COLUMBUS, Ohio (WSYX) — For Gigi Lee, every cut she makes represents years of hard work. "Oh yay, it was really tough," she said.
And after being in the salon business for the last 20 years, it is finally paying off.
Just last year, Gigi bought her own place, 'G's Barber Beauty Salon on West Broad Street.'
It took a lot of perseverance to here.
"Before I start at Westland Mall. The only Asian woman, only me," said Lee.
Gigi's from South Korea. She moved to Ohio in 2002.
As a single mom, she says she turned to cutting hair as a way to save money.
"I have two boys. And we are always going to the barbershop. They didn't want someone else cutting their hair, they were always crying and crying," she said.

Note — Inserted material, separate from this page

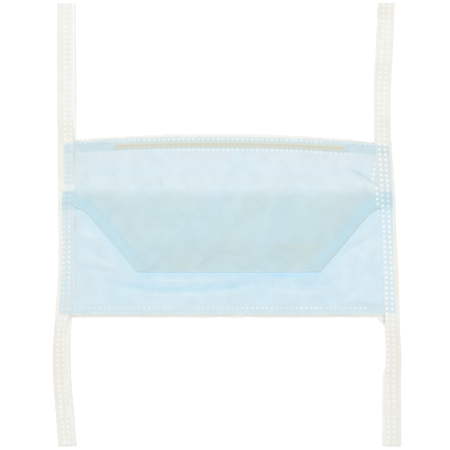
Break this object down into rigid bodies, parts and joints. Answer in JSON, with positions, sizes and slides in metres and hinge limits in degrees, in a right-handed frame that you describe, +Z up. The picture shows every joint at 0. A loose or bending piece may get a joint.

After finishing salon school, she took a job at a salon at Westland Mall where her clients were mainly African American men and women.
"They don't trust me," she said. Building her clientele took grit.
"Nobody helped me, they said, You know how to cut? They said you're an Asian woman," she said.
More women of all races and ethnicities are now becoming entrepreneurs.
According to a recent study by American Express, Asian American women run 9% of women-owned businesses from small to large companies.
On a larger scale, Anna Liu is the president and co-founder of 'Compass Tech International' in Dublin.
"It's like a compass, it gives direction, it guides people to find their right career," said Liu.
It's a recruiting firm with major clients like Honda and other businesses across the globe.
Anna moved to the US from China in hopes of the American Dream.
"23 years ago, I arrived in the U.S. with just a suitcase and a few hundred dollars and very minimal command of English," she said.
But she didn't let those barriers stop her and credits her mother for her tenacity.
"When we were kids, she told us as a girl, you always have to have education and skill. Because people can take everything away from you, but they can't take away your skill."
That advice still resonates today.
"I really learned from my mom. If you have a dream, work hard for it. Dreams do come true," said Liu.
Dreams are coming true for many Asian American women.
Despite obstacles, according to the National Asian/Pacific Islander Chamber of Commerce, they are one of the fastest-growing demographics of entrepreneurs.
"We are Asian women with strong mind, really strong work.," said Lee.
And Liu says,
"If you have a dream, believe in it. Chase it. Give it 100 percent."
They both say there is more room at the top for women.